::: DATA LINES :::
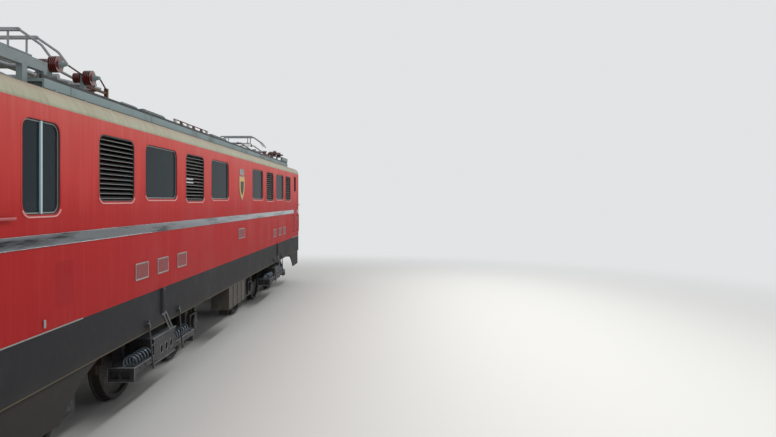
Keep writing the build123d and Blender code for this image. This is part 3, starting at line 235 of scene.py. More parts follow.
# A patch touched up with fresher enamel stands below the strip, by the driver's window
fresh = 0.5
for axis, middle, reach in (("X", -7.12, 0.165), ("Z", 1.95, 0.21), ("Y", -1.5, 1.5)):
    inside = reckon(tree, "COMPARE", apart[axis], middle, reach)
    fresh = reckon(tree, "MULTIPLY", fresh, inside)
touched = mix(tree, fresh, sooty, paint("#961015"))
above = spread(tree, apart["Z"], eaves_z - 0.001, eaves_z + 0.001)
both = mix(tree, above, touched, paint("#A9A38B"))
tree.links.new(both, shader.inputs["Base Color"])
shader.inputs["Specular IOR Level"].default_value = 0.1
finishes["red_paint"] = made
print("red enamel between", waist_z, "and", eaves_z)

# %% [markdown]
# The skirts are a dark grey satin enamel. Brake dust and floor dirt gather on the lowest hand's
# breadth, and the edge itself has rubbed down to a dull yellow brown.

# %% Grey enamel
lip_z = 1.07
made, tree, shader, place, coat = worn_coat("dusty_grey_enamel", "#2B2B2E", "#363536",
                                            patch_mm=420.0, share=0.5, gloss=(0.5, 0.65),
                                            grain_mm=7.0, relief_mm=0.12)
shader.inputs["Specular IOR Level"].default_value = 0.1
height = node(tree, "SeparateXYZ", {0: place}).outputs["Z"]
ragged = reckon(tree, "MULTIPLY_ADD", noise(tree, place, 3.0, 6.0), 0.16, height)
low = spread(tree, ragged, lip_z + 0.2, lip_z + 0.06, 0.0, 0.4)
dusty = mix(tree, low, coat, paint("#3F3A33"))
edge = reckon(tree, "COMPARE", height, lip_z + 0.003, 0.009)
rubbed = mix(tree, edge, dusty, paint("#5C5446"))
tree.links.new(rubbed, shader.inputs["Base Color"])
finishes["grey_paint"] = made

# %% [markdown]
# The roof was cream once. The cove that the photograph shows keeps a greenish cream low down and a
# pinkish brown stain above it, with runs of dirt, and the flat of the roof has gone grey.

# %% Cream roof enamel
made, tree, shader, place, coat = worn_coat("stained_cream_enamel", "#B5AE93", "#A08E76",
                                            patch_mm=600.0, share=0.5, gloss=(0.45, 0.7),
                                            grain_mm=8.0, relief_mm=0.2)
height = node(tree, "SeparateXYZ", {0: place}).outputs["Z"]
crown_z = 3.86
tone = node(tree, "ValToRGB", {"Fac": spread(tree, height, eaves_z, crown_z)})
tone.color_ramp.elements[0].color = paint("#8F8E74")
tone.color_ramp.elements[1].color = paint("#6D6A62")
for stop, code in ((0.12, "#B8BAA0"), (0.38, "#C2BAA2"), (0.62, "#BCA48A"), (0.78, "#8E8272")):
    tone.color_ramp.elements.new(stop).color = paint(code)
thin = node(tree, "Mapping", {"Vector": place, "Scale": (7.0, 0.8, 0.8)}).outputs["Vector"]
dirt = spread(tree, noise(tree, thin, 2.2, 9.0, 0.72), 0.48, 0.72, 0.0, 0.6)
stained = mix(tree, dirt, mix(tree, 0.3, tone.outputs["Color"], coat), paint("#6E5F50"))
tree.links.new(stained, shader.inputs["Base Color"])
finishes["roof_paint"] = made
print("coats for body, skirts and roof")

# %% [markdown]
# The other coats differ in colour, patch size and gloss alone, so a short table holds them. The
# walkway boards are a chalky blue grey. Frames are black with oil, motors and boxes grey, brake
# blocks rusty grey iron, wheels brown with oily dust. Wheels and brake blocks are also darkened as
# painted shade under the body. Pantographs are dull zinc grey paint.
# Porcelain is glazed, so it is smooth and nearly clean.

# %% The table of plain coats
# slot, name, clean, worn, patch mm, share, gloss low, gloss high, grain mm, relief mm, metal
coats = (
    ("board_paint", "chalky_board_paint", "#8D9EA0", "#77827F", 500, 0.5, 0.6, 0.85, 6, 0.2, 0.0),
    ("dark_steel", "blackened_steel", "#141314", "#221F1E", 120, 0.4, 0.45, 0.65, 4, 0.1, 0.0),
    ("cab_paint", "green_grey_cab_enamel", "#87907F", "#79806F", 300, 0.3, 0.45, 0.6, 5, 0.1, 0.0),
    ("seat_cover", "black_leather", "#211D1B", "#37302A", 60, 0.3, 0.4, 0.6, 3, 0.5, 0.0),
    ("machine_paint", "oily_grey_enamel", "#2A2C2D", "#1C1916", 200, 0.5, 0.45, 0.7, 5, 0.3, 0.0),
    ("box_paint", "dusty_box_enamel", "#3E3A34", "#524B40", 260, 0.5, 0.5, 0.75, 5, 0.2, 0.0),
    ("frame_paint", "oiled_black_frame", "#18181A", "#2A241F", 180, 0.5, 0.45, 0.75, 5, 0.4, 0.0),
    ("gear_paint", "oiled_gear_paint", "#262629", "#3B352F", 160, 0.45, 0.42, 0.7, 4, 0.3, 0.0),
    ("fitting_paint", "satin_fitting_paint", "#38383C", "#4E4A46", 90, 0.4, 0.35, 0.6, 4, 0.15, 0),
    ("grip_paint", "worn_red_grip_paint", "#B4484B", "#DDA6A2", 60, 0.4, 0.25, 0.45, 3, 0.1, 0.0),
    ("worn_steel", "greased_steel", "#4A4744", "#2A2622", 90, 0.5, 0.3, 0.6, 4, 0.3, 0.8),
    # Painted shade: the brake iron and the wheel steel are darkened for the shade under the body.
    ("cast_iron", "rusty_brake_iron", "#352820", "#4A3324", 70, 0.55, 0.7, 0.95, 3, 0.6, 0.1),
    ("wheel_steel", "oily_wheel_steel", "#211C19", "#151211", 200, 0.5, 0.55, 0.85, 4, 0.3, 0.0),
    ("panto_paint", "dull_zinc_paint", "#A3A7A9", "#77746E", 120, 0.4, 0.3, 0.5, 4, 0.15, 0.35),
    ("pale_paint", "weathered_pale_grey", "#8B9799", "#6F746F", 260, 0.5, 0.45, 0.7, 5, 0.2, 0.0),
    ("copper_bar", "brown_copper", "#6B4A38", "#3F332B", 80, 0.5, 0.4, 0.65, 3, 0.1, 0.7),
    ("brown_glaze", "red_brown_porcelain", "#6E201A", "#4A1512", 60, 0.4, 0.12, 0.3, 8, 0.05, 0.0),
    ("white_glaze", "white_porcelain", "#CFCDC2", "#A39E90", 60, 0.35, 0.12, 0.3, 8, 0.05, 0.0),
)
for (slot, name, clean, worn, patch_mm, share, low, high, grain_mm, relief_mm, metal) in coats:
    finishes[slot] = worn_coat(name, clean, worn, patch_mm, share, (low, high), grain_mm, relief_mm,
                               metal=metal)[0]
for slot in ("brown_glaze", "white_glaze"):
    glaze = finishes[slot].node_tree.nodes["Principled BSDF"]
    glaze.inputs["Coat Weight"].default_value = 0.8
    glaze.inputs["Coat Roughness"].default_value = 0.06
print("coats made:", len(finishes))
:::
**EXERCISE INSTRUCTIONS:**
Copy out each line exactly.

**CORRECT ANSWER:**
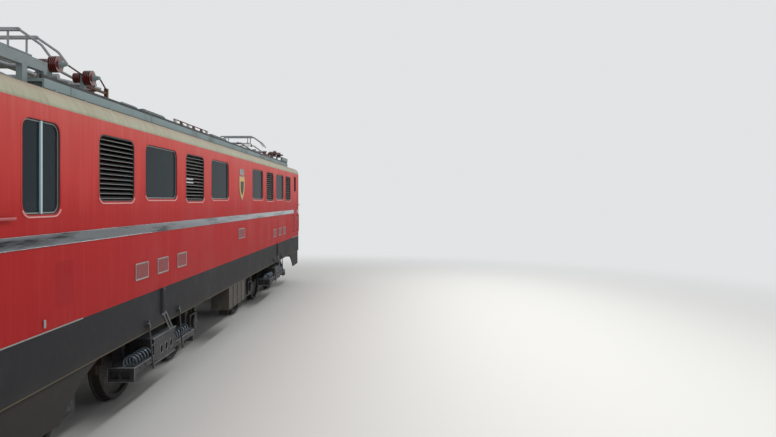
Keep writing the build123d and Blender code for this image. This is part 3, starting at line 235 of scene.py. More parts follow.
# A patch touched up with fresher enamel stands below the strip, by the driver's window
fresh = 0.5
for axis, middle, reach in (("X", -7.12, 0.165), ("Z", 1.95, 0.21), ("Y", -1.5, 1.5)):
    inside = reckon(tree, "COMPARE", apart[axis], middle, reach)
    fresh = reckon(tree, "MULTIPLY", fresh, inside)
touched = mix(tree, fresh, sooty, paint("#961015"))
above = spread(tree, apart["Z"], eaves_z - 0.001, eaves_z + 0.001)
both = mix(tree, above, touched, paint("#A9A38B"))
tree.links.new(both, shader.inputs["Base Color"])
shader.inputs["Specular IOR Level"].default_value = 0.1
finishes["red_paint"] = made
print("red enamel between", waist_z, "and", eaves_z)

# %% [markdown]
# The skirts are a dark grey satin enamel. Brake dust and floor dirt gather on the lowest hand's
# breadth, and the edge itself has rubbed down to a dull yellow brown.

# %% Grey enamel
lip_z = 1.07
made, tree, shader, place, coat = worn_coat("dusty_grey_enamel", "#2B2B2E", "#363536",
                                            patch_mm=420.0, share=0.5, gloss=(0.5, 0.65),
                                            grain_mm=7.0, relief_mm=0.12)
shader.inputs["Specular IOR Level"].default_value = 0.1
height = node(tree, "SeparateXYZ", {0: place}).outputs["Z"]
ragged = reckon(tree, "MULTIPLY_ADD", noise(tree, place, 3.0, 6.0), 0.16, height)
low = spread(tree, ragged, lip_z + 0.2, lip_z + 0.06, 0.0, 0.4)
dusty = mix(tree, low, coat, paint("#3F3A33"))
edge = reckon(tree, "COMPARE", height, lip_z + 0.003, 0.009)
rubbed = mix(tree, edge, dusty, paint("#5C5446"))
tree.links.new(rubbed, shader.inputs["Base Color"])
finishes["grey_paint"] = made

# %% [markdown]
# The roof was cream once. The cove that the photograph shows keeps a greenish cream low down and a
# pinkish brown stain above it, with runs of dirt, and the flat of the roof has gone grey.

# %% Cream roof enamel
made, tree, shader, place, coat = worn_coat("stained_cream_enamel", "#B5AE93", "#A08E76",
                                            patch_mm=600.0, share=0.5, gloss=(0.45, 0.7),
                                            grain_mm=8.0, relief_mm=0.2)
height = node(tree, "SeparateXYZ", {0: place}).outputs["Z"]
crown_z = 3.86
tone = node(tree, "ValToRGB", {"Fac": spread(tree, height, eaves_z, crown_z)})
tone.color_ramp.elements[0].color = paint("#8F8E74")
tone.color_ramp.elements[1].color = paint("#6D6A62")
for stop, code in ((0.12, "#B8BAA0"), (0.38, "#C2BAA2"), (0.62, "#BCA48A"), (0.78, "#8E8272")):
    tone.color_ramp.elements.new(stop).color = paint(code)
thin = node(tree, "Mapping", {"Vector": place, "Scale": (7.0, 0.8, 0.8)}).outputs["Vector"]
dirt = spread(tree, noise(tree, thin, 2.2, 9.0, 0.72), 0.48, 0.72, 0.0, 0.6)
stained = mix(tree, dirt, mix(tree, 0.3, tone.outputs["Color"], coat), paint("#6E5F50"))
tree.links.new(stained, shader.inputs["Base Color"])
finishes["roof_paint"] = made
print("coats for body, skirts and roof")

# %% [markdown]
# The other coats differ in colour, patch size and gloss alone, so a short table holds them. The
# walkway boards are a chalky blue grey. Frames are black with oil, motors and boxes grey, brake
# blocks rusty grey iron, wheels brown with oily dust. Wheels and brake blocks are also darkened as
# painted shade under the body. Pantographs are dull zinc grey paint.
# Porcelain is glazed, so it is smooth and nearly clean.

# %% The table of plain coats
# slot, name, clean, worn, patch mm, share, gloss low, gloss high, grain mm, relief mm, metal
coats = (
    ("board_paint", "chalky_board_paint", "#8D9EA0", "#77827F", 500, 0.5, 0.6, 0.85, 6, 0.2, 0.0),
    ("dark_steel", "blackened_steel", "#141314", "#221F1E", 120, 0.4, 0.45, 0.65, 4, 0.1, 0.0),
    ("cab_paint", "green_grey_cab_enamel", "#87907F", "#79806F", 300, 0.3, 0.45, 0.6, 5, 0.1, 0.0),
    ("seat_cover", "black_leather", "#211D1B", "#37302A", 60, 0.3, 0.4, 0.6, 3, 0.5, 0.0),
    ("machine_paint", "oily_grey_enamel", "#2A2C2D", "#1C1916", 200, 0.5, 0.45, 0.7, 5, 0.3, 0.0),
    ("box_paint", "dusty_box_enamel", "#3E3A34", "#524B40", 260, 0.5, 0.5, 0.75, 5, 0.2, 0.0),
    ("frame_paint", "oiled_black_frame", "#18181A", "#2A241F", 180, 0.5, 0.45, 0.75, 5, 0.4, 0.0),
    ("gear_paint", "oiled_gear_paint", "#262629", "#3B352F", 160, 0.45, 0.42, 0.7, 4, 0.3, 0.0),
    ("fitting_paint", "satin_fitting_paint", "#38383C", "#4E4A46", 90, 0.4, 0.35, 0.6, 4, 0.15, 0),
    ("grip_paint", "worn_red_grip_paint", "#B4484B", "#DDA6A2", 60, 0.4, 0.25, 0.45, 3, 0.1, 0.0),
    ("worn_steel", "greased_steel", "#4A4744", "#2A2622", 90, 0.5, 0.3, 0.6, 4, 0.3, 0.8),
    # Painted shade: the brake iron and the wheel steel are darkened for the shade under the body.
    ("cast_iron", "rusty_brake_iron", "#352820", "#4A3324", 70, 0.55, 0.7, 0.95, 3, 0.6, 0.1),
    ("wheel_steel", "oily_wheel_steel", "#211C19", "#151211", 200, 0.5, 0.55, 0.85, 4, 0.3, 0.0),
    ("panto_paint", "dull_zinc_paint", "#A3A7A9", "#77746E", 120, 0.4, 0.3, 0.5, 4, 0.15, 0.35),
    ("pale_paint", "weathered_pale_grey", "#8B9799", "#6F746F", 260, 0.5, 0.45, 0.7, 5, 0.2, 0.0),
    ("copper_bar", "brown_copper", "#6B4A38", "#3F332B", 80, 0.5, 0.4, 0.65, 3, 0.1, 0.7),
    ("brown_glaze", "red_brown_porcelain", "#6E201A", "#4A1512", 60, 0.4, 0.12, 0.3, 8, 0.05, 0.0),
    ("white_glaze", "white_porcelain", "#CFCDC2", "#A39E90", 60, 0.35, 0.12, 0.3, 8, 0.05, 0.0),
)
for (slot, name, clean, worn, patch_mm, share, low, high, grain_mm, relief_mm, metal) in coats:
    finishes[slot] = worn_coat(name, clean, worn, patch_mm, share, (low, high), grain_mm, relief_mm,
                               metal=metal)[0]
for slot in ("brown_glaze", "white_glaze"):
    glaze = finishes[slot].node_tree.nodes["Principled BSDF"]
    glaze.inputs["Coat Weight"].default_value = 0.8
    glaze.inputs["Coat Roughness"].default_value = 0.06
print("coats made:", len(finishes))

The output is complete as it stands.